*Provided records:*
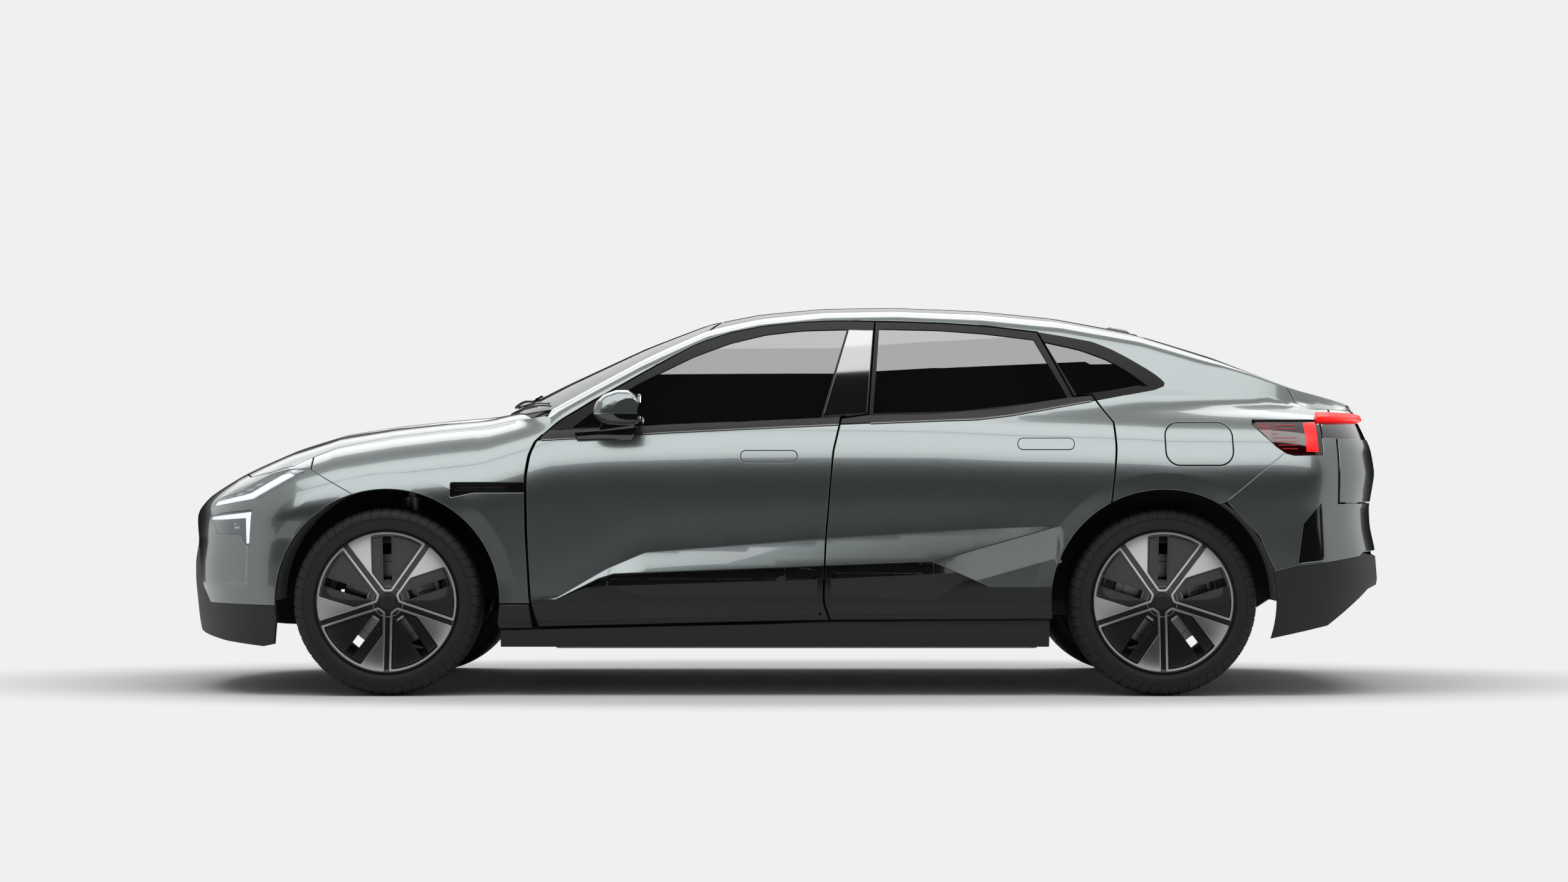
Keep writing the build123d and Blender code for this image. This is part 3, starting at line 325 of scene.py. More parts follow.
def tailPoint(a, z):  # a runs round the tail in plan
    a, z = np.asarray(a, float), np.asarray(z, float)
    q = halve(lambda v: tailAlong(v) - a, np.zeros_like(a), np.ones_like(a))
    x = tailStart + q * tailReach(z)
    drawn = np.minimum(tailStart + q * (tailTip - tailStart), sectionEnd)
    return np.stack([x, -sectionHalf(drawn, z) * tailWidth(q), z], -1)


def tailFromSide(x, z):
    q = np.clip((x - tailStart) / tailReach(z), 0, 1)
    return tailAlong(q), z


def roofPoint(x, y):
    x, y = np.asarray(x, float), np.asarray(y, float)
    return np.stack([x, y, roofHeight(x, y)], -1)


def spline(points, gap=22.0):  # a natural curve through 2-D points, sampled about every gap
    p = np.array(points, float)
    d = np.concatenate([[0], np.cumsum(np.hypot(*np.diff(p, axis=0).T))])
    fx, fy = naturalCurve(*zip(d, p[:, 0])), naturalCurve(*zip(d, p[:, 1]))
    t = np.linspace(0, d[-1], max(2, int(round(d[-1] / gap)) + 1))
    return [tuple(v) for v in np.stack([fx(t), fy(t)], -1)]


def straight(points, gap=22.0):  # a broken line, sampled about every gap
    out = []
    for (ax, ay), (bx, by) in zip(points, points[1:]):
        n = max(1, int(round(math.hypot(bx - ax, by - ay) / gap)))
        out += [(ax + (bx - ax) * i / n, ay + (by - ay) * i / n) for i in range(n)]
    return out + [tuple(points[-1])]


def ring(*runs):  # joins runs of points into one closed ring, without doubled corners
    out = []
    for run in runs:
        for p in run:
            if not out or math.hypot(p[0] - out[-1][0], p[1] - out[-1][1]) > 0.3:
                out.append((float(p[0]), float(p[1])))
    while math.hypot(out[0][0] - out[-1][0], out[0][1] - out[-1][1]) < 0.3:
        out.pop()
    return out


def closed(points, gap=22.0):  # the straight sides of a ring, sampled about every gap
    return straight(points + points[:1], gap)[:-1]


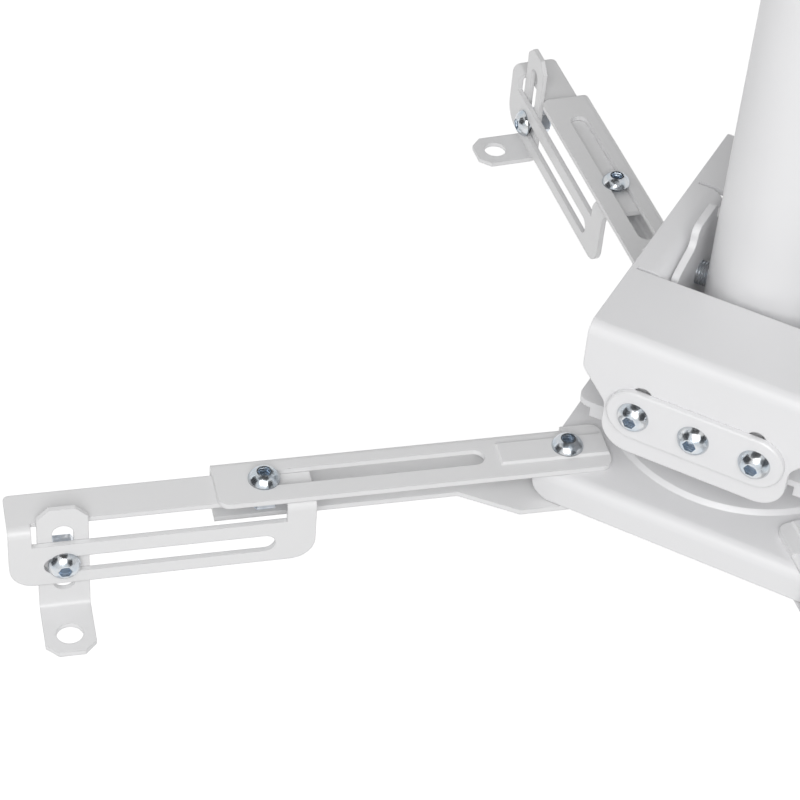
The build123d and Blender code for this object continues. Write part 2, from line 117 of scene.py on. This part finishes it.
# %% Node group: powder grain
grain, grain_in, grain_out = new_group(
    "powder grain",
    [
        ("Colour", "NodeSocketColor", (0.8, 0.8, 0.8, 1)),
        ("Peel Scale", "NodeSocketFloat", 900.0),
        ("Gloss Low", "NodeSocketFloat", 0.35),
        ("Gloss High", "NodeSocketFloat", 0.45),
        ("Tone Change", "NodeSocketFloat", 0.03),
    ],
    [("Colour", "NodeSocketColor"), ("Roughness", "NodeSocketFloat"), ("Height", "NodeSocketFloat")],
)
peel_detail = 2.0
patch_scale = 26.0
patch_detail = 3.0
grain_place = add_node(grain, "ShaderNodeTexCoord").outputs["Object"]
peel = noise_field(grain, grain_place, grain_in.outputs["Peel Scale"], peel_detail)
patches = noise_field(grain, grain_place, patch_scale, patch_detail)
gloss = ranged(grain, patches, grain_in.outputs["Gloss Low"], grain_in.outputs["Gloss High"])
toned = add_node(grain, "ShaderNodeMix", data_type="RGBA", blend_type="MULTIPLY")
darkening = math_node(grain, "MULTIPLY", patches, grain_in.outputs["Tone Change"])
put(grain, toned.inputs["Factor"], darkening)
put(grain, toned.inputs["A"], grain_in.outputs["Colour"])
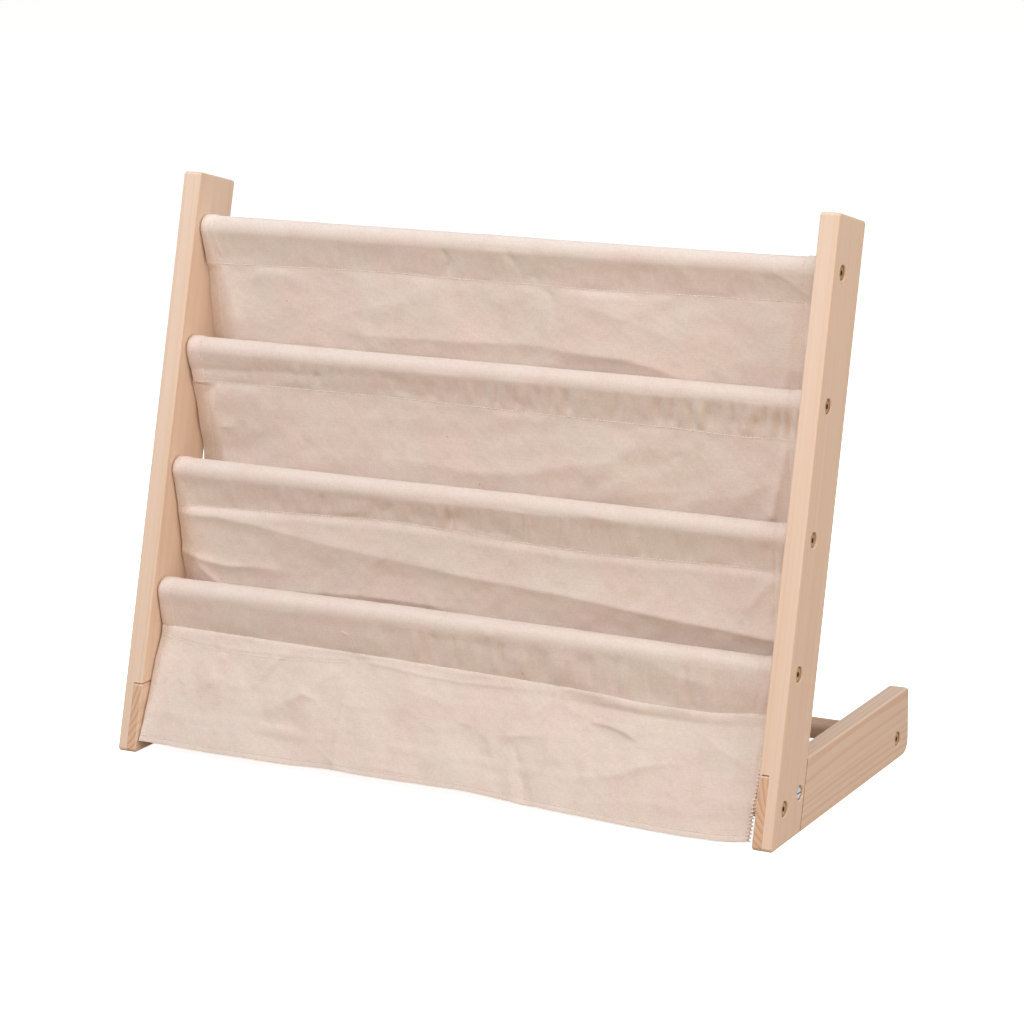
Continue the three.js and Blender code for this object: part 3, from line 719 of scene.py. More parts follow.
def woven_canvas(name):
    """Unbleached cotton canvas, plain woven and washed: matt and a little napped, with some thick threads, faint clouds
    of tone and a few brown neps. Its thread spacing of about 0.5 mm would not show, so it is drawn at 0.9 mm."""
    material, tree, shader = start_material(name, {
        "Roughness": 0.95, "Specular IOR Level": 0.2, "Sheen Weight": 0.15, "Sheen Roughness": 0.6})
    place = add(tree, "UVMap", uv_map="flat cloth").outputs[0]

    def spread(stretch, wave, detail=1.0):
        """Noise of that wavelength on the flat cloth, stretched along and across it."""
        turned_place = add(tree, "Mapping", {"Vector": place, "Scale": stretch})
        return add(tree, "TexNoise", {
            "Vector": turned_place, "Scale": 1 / wave, "Detail": detail}, noise_dimensions="2D")

    def tinted(base, tint, value, low, high, most):
        """base, mixed up to most with the tint as the value goes from low to high."""
        factor = add(tree, "MapRange", {"Value": value, "From Min": low, "From Max": high, "To Max": most})
        return add(tree, "Mix", {"Factor": factor, "A": base, "B": linear(tint)}, data_type="RGBA")

    weft = spread((0.22, 1, 1), THREAD_PITCH)
    warp = spread((1, 0.22, 1), THREAD_PITCH)
    threads = add(tree, "Math", {0: weft, 1: warp}, operation="ADD")
    slubs = spread((0.07, 1, 1), SLUB_WIDTH, 2.0)
    colour = tinted(linear(UNBLEACHED), CANVAS_ROSY, spread((1, 1, 1), CLOUD_WAVE, 2.0), 0.35, 0.65, 1.0)
    colour = tinted(colour, CANVAS_WARM, spread((1, 1, 1), PATCH_WAVE, 3.0), 0.5, 0.85, 0.35)
    colour = tinted(colour, CANVAS_PALE, threads, 0.95, 1.25, 0.25)
    colour = tinted(colour, CANVAS_WARM, threads, 1.05, 0.75, 0.2)
    colour = tinted(colour, CANVAS_WARM, slubs, 0.62, 0.8, 0.3)
    specks = add(tree, "TexVoronoi", {"Vector": place, "Scale": NEPS_PER_METRE}, voronoi_dimensions="2D")
    chosen = add(tree, "Math", {0: specks.outputs["Color"], 1: 0.86}, operation="GREATER_THAN")
    near = add(tree, "MapRange", {
        "Value": specks.outputs["Distance"], "From Min": 0.008, "From Max": 0.028, "To Min": 0.8, "To Max": 0.0})
    nep = add(tree, "Math", {0: near, 1: chosen}, operation="MULTIPLY")
    specked = add(tree, "Mix", {"Factor": nep, "A": colour, "B": linear(CANVAS_NEP)}, data_type="RGBA")
    nap = add(tree, "Math", {0: spread((1, 1, 1), NAP_WAVE, 2.0), 1: 0.8, 2: threads}, operation="MULTIPLY_ADD")
    raised = add(tree, "Math", {0: slubs, 1: nap}, operation="ADD")
    bump = add(tree, "Bump", {"Height": raised, "Strength": 0.15, "Distance": 0.0003})
    fill(tree, shader, {"Base Color": specked, "Normal": bump})
    return material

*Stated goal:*
Copy all of the data exactly.

*Output:*
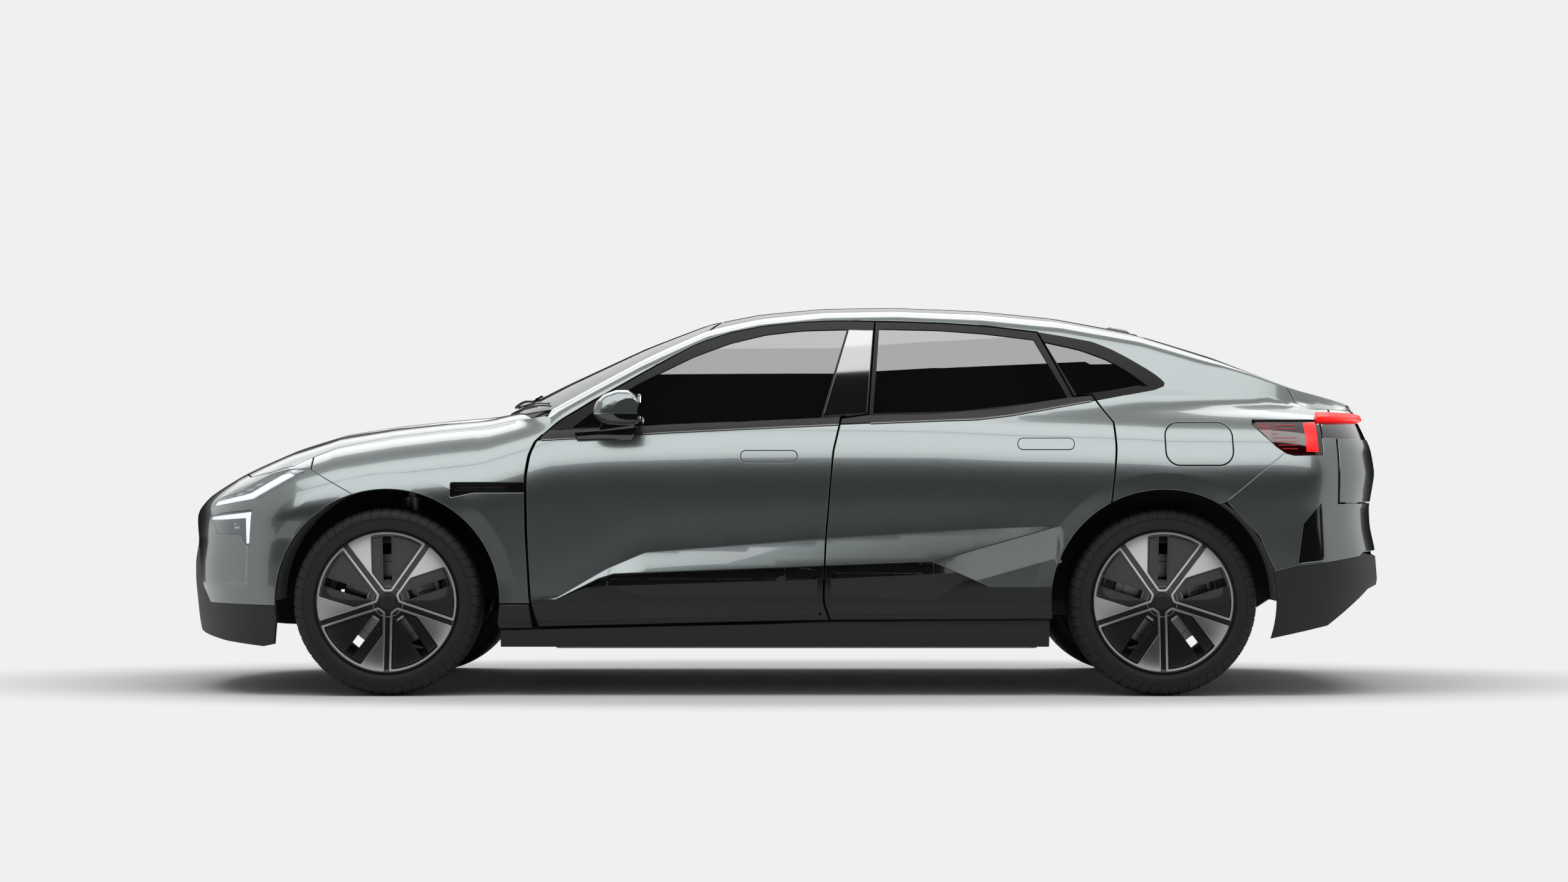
Keep writing the build123d and Blender code for this image. This is part 3, starting at line 325 of scene.py. More parts follow.
def tailPoint(a, z):  # a runs round the tail in plan
    a, z = np.asarray(a, float), np.asarray(z, float)
    q = halve(lambda v: tailAlong(v) - a, np.zeros_like(a), np.ones_like(a))
    x = tailStart + q * tailReach(z)
    drawn = np.minimum(tailStart + q * (tailTip - tailStart), sectionEnd)
    return np.stack([x, -sectionHalf(drawn, z) * tailWidth(q), z], -1)


def tailFromSide(x, z):
    q = np.clip((x - tailStart) / tailReach(z), 0, 1)
    return tailAlong(q), z


def roofPoint(x, y):
    x, y = np.asarray(x, float), np.asarray(y, float)
    return np.stack([x, y, roofHeight(x, y)], -1)


def spline(points, gap=22.0):  # a natural curve through 2-D points, sampled about every gap
    p = np.array(points, float)
    d = np.concatenate([[0], np.cumsum(np.hypot(*np.diff(p, axis=0).T))])
    fx, fy = naturalCurve(*zip(d, p[:, 0])), naturalCurve(*zip(d, p[:, 1]))
    t = np.linspace(0, d[-1], max(2, int(round(d[-1] / gap)) + 1))
    return [tuple(v) for v in np.stack([fx(t), fy(t)], -1)]


def straight(points, gap=22.0):  # a broken line, sampled about every gap
    out = []
    for (ax, ay), (bx, by) in zip(points, points[1:]):
        n = max(1, int(round(math.hypot(bx - ax, by - ay) / gap)))
        out += [(ax + (bx - ax) * i / n, ay + (by - ay) * i / n) for i in range(n)]
    return out + [tuple(points[-1])]


def ring(*runs):  # joins runs of points into one closed ring, without doubled corners
    out = []
    for run in runs:
        for p in run:
            if not out or math.hypot(p[0] - out[-1][0], p[1] - out[-1][1]) > 0.3:
                out.append((float(p[0]), float(p[1])))
    while math.hypot(out[0][0] - out[-1][0], out[0][1] - out[-1][1]) < 0.3:
        out.pop()
    return out


def closed(points, gap=22.0):  # the straight sides of a ring, sampled about every gap
    return straight(points + points[:1], gap)[:-1]


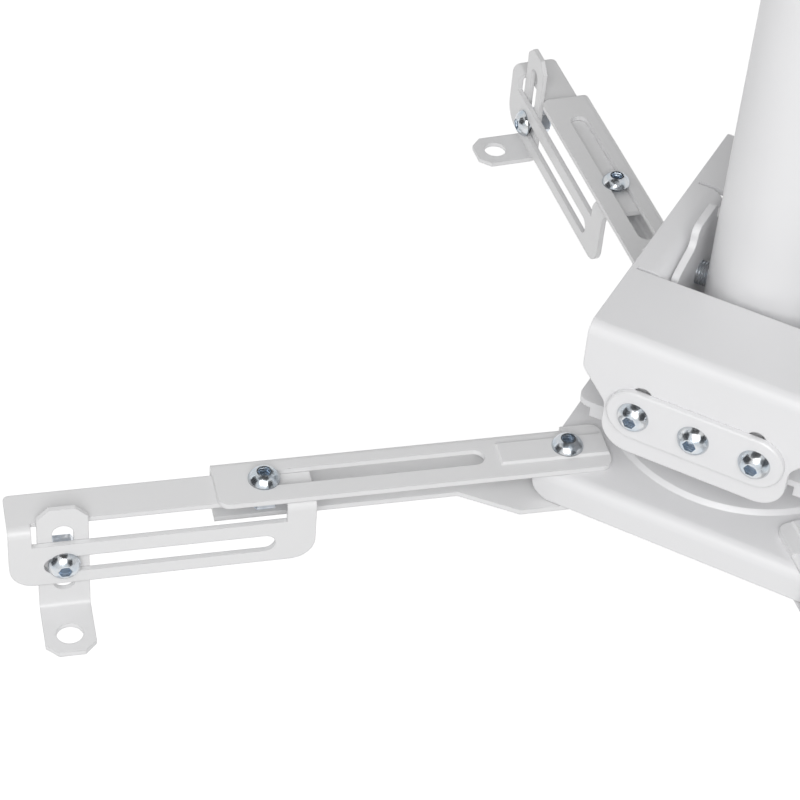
The build123d and Blender code for this object continues. Write part 2, from line 117 of scene.py on. This part finishes it.
# %% Node group: powder grain
grain, grain_in, grain_out = new_group(
    "powder grain",
    [
        ("Colour", "NodeSocketColor", (0.8, 0.8, 0.8, 1)),
        ("Peel Scale", "NodeSocketFloat", 900.0),
        ("Gloss Low", "NodeSocketFloat", 0.35),
        ("Gloss High", "NodeSocketFloat", 0.45),
        ("Tone Change", "NodeSocketFloat", 0.03),
    ],
    [("Colour", "NodeSocketColor"), ("Roughness", "NodeSocketFloat"), ("Height", "NodeSocketFloat")],
)
peel_detail = 2.0
patch_scale = 26.0
patch_detail = 3.0
grain_place = add_node(grain, "ShaderNodeTexCoord").outputs["Object"]
peel = noise_field(grain, grain_place, grain_in.outputs["Peel Scale"], peel_detail)
patches = noise_field(grain, grain_place, patch_scale, patch_detail)
gloss = ranged(grain, patches, grain_in.outputs["Gloss Low"], grain_in.outputs["Gloss High"])
toned = add_node(grain, "ShaderNodeMix", data_type="RGBA", blend_type="MULTIPLY")
darkening = math_node(grain, "MULTIPLY", patches, grain_in.outputs["Tone Change"])
put(grain, toned.inputs["Factor"], darkening)
put(grain, toned.inputs["A"], grain_in.outputs["Colour"])
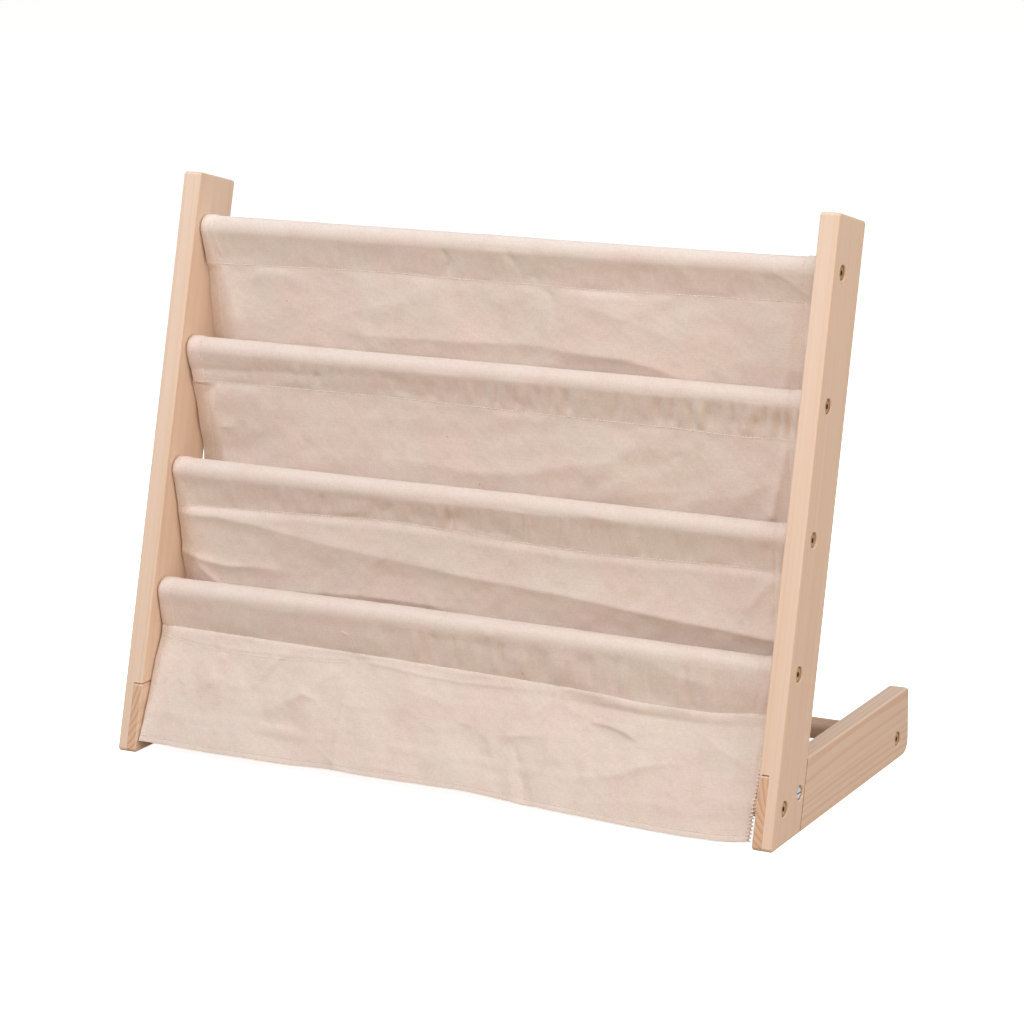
Continue the three.js and Blender code for this object: part 3, from line 719 of scene.py. More parts follow.
def woven_canvas(name):
    """Unbleached cotton canvas, plain woven and washed: matt and a little napped, with some thick threads, faint clouds
    of tone and a few brown neps. Its thread spacing of about 0.5 mm would not show, so it is drawn at 0.9 mm."""
    material, tree, shader = start_material(name, {
        "Roughness": 0.95, "Specular IOR Level": 0.2, "Sheen Weight": 0.15, "Sheen Roughness": 0.6})
    place = add(tree, "UVMap", uv_map="flat cloth").outputs[0]

    def spread(stretch, wave, detail=1.0):
        """Noise of that wavelength on the flat cloth, stretched along and across it."""
        turned_place = add(tree, "Mapping", {"Vector": place, "Scale": stretch})
        return add(tree, "TexNoise", {
            "Vector": turned_place, "Scale": 1 / wave, "Detail": detail}, noise_dimensions="2D")

    def tinted(base, tint, value, low, high, most):
        """base, mixed up to most with the tint as the value goes from low to high."""
        factor = add(tree, "MapRange", {"Value": value, "From Min": low, "From Max": high, "To Max": most})
        return add(tree, "Mix", {"Factor": factor, "A": base, "B": linear(tint)}, data_type="RGBA")

    weft = spread((0.22, 1, 1), THREAD_PITCH)
    warp = spread((1, 0.22, 1), THREAD_PITCH)
    threads = add(tree, "Math", {0: weft, 1: warp}, operation="ADD")
    slubs = spread((0.07, 1, 1), SLUB_WIDTH, 2.0)
    colour = tinted(linear(UNBLEACHED), CANVAS_ROSY, spread((1, 1, 1), CLOUD_WAVE, 2.0), 0.35, 0.65, 1.0)
    colour = tinted(colour, CANVAS_WARM, spread((1, 1, 1), PATCH_WAVE, 3.0), 0.5, 0.85, 0.35)
    colour = tinted(colour, CANVAS_PALE, threads, 0.95, 1.25, 0.25)
    colour = tinted(colour, CANVAS_WARM, threads, 1.05, 0.75, 0.2)
    colour = tinted(colour, CANVAS_WARM, slubs, 0.62, 0.8, 0.3)
    specks = add(tree, "TexVoronoi", {"Vector": place, "Scale": NEPS_PER_METRE}, voronoi_dimensions="2D")
    chosen = add(tree, "Math", {0: specks.outputs["Color"], 1: 0.86}, operation="GREATER_THAN")
    near = add(tree, "MapRange", {
        "Value": specks.outputs["Distance"], "From Min": 0.008, "From Max": 0.028, "To Min": 0.8, "To Max": 0.0})
    nep = add(tree, "Math", {0: near, 1: chosen}, operation="MULTIPLY")
    specked = add(tree, "Mix", {"Factor": nep, "A": colour, "B": linear(CANVAS_NEP)}, data_type="RGBA")
    nap = add(tree, "Math", {0: spread((1, 1, 1), NAP_WAVE, 2.0), 1: 0.8, 2: threads}, operation="MULTIPLY_ADD")
    raised = add(tree, "Math", {0: slubs, 1: nap}, operation="ADD")
    bump = add(tree, "Bump", {"Height": raised, "Strength": 0.15, "Distance": 0.0003})
    fill(tree, shader, {"Base Color": specked, "Normal": bump})
    return material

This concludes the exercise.